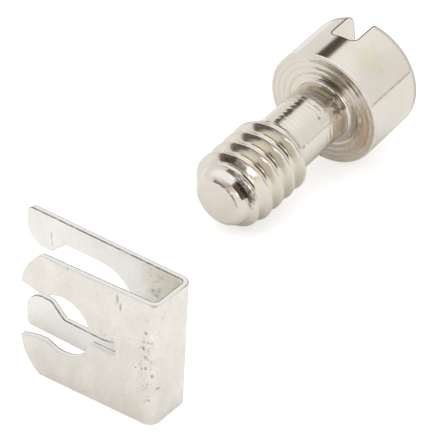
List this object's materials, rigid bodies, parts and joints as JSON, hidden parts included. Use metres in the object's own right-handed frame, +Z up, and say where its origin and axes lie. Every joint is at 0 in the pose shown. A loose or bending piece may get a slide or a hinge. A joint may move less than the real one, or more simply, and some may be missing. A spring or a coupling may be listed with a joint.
{
  "type": "captive panel screw with retaining clip",
  "caption": "Slotted cheese-head captive screw with a reduced neck, lying beside its folded spring-steel retaining clip, which has a keyhole leg and a longer slotted leg.",
  "frame": {"origin": "on the surface that both pieces rest on, under the middle of their common box", "axes": "+Z up; X along the legs of the clip, from the free ends to the fold; +Y from the short leg of the clip toward the head of the screw"},
  "size_m": [0.0064, 0.0184, 0.0046],
  "materials": {
    "screw_plating": "bright nickel plate over turned metal, fine turning rings",
    "clip_steel": "satin plated spring steel with bright cut edges"
  },
  "bodies": {
    "root": {"captive_screw": "screw_plating", "retaining_clip": "clip_steel"}
  },
  "joints": []
}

============================================================

Your task – Copy every line verbatim.

Response to this task –
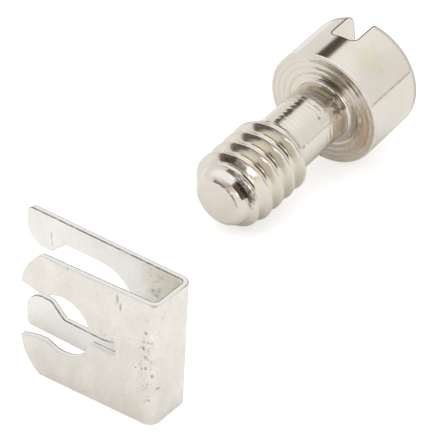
List this object's materials, rigid bodies, parts and joints as JSON, hidden parts included. Use metres in the object's own right-handed frame, +Z up, and say where its origin and axes lie. Every joint is at 0 in the pose shown. A loose or bending piece may get a slide or a hinge. A joint may move less than the real one, or more simply, and some may be missing. A spring or a coupling may be listed with a joint.
{
  "type": "captive panel screw with retaining clip",
  "caption": "Slotted cheese-head captive screw with a reduced neck, lying beside its folded spring-steel retaining clip, which has a keyhole leg and a longer slotted leg.",
  "frame": {"origin": "on the surface that both pieces rest on, under the middle of their common box", "axes": "+Z up; X along the legs of the clip, from the free ends to the fold; +Y from the short leg of the clip toward the head of the screw"},
  "size_m": [0.0064, 0.0184, 0.0046],
  "materials": {
    "screw_plating": "bright nickel plate over turned metal, fine turning rings",
    "clip_steel": "satin plated spring steel with bright cut edges"
  },
  "bodies": {
    "root": {"captive_screw": "screw_plating", "retaining_clip": "clip_steel"}
  },
  "joints": []
}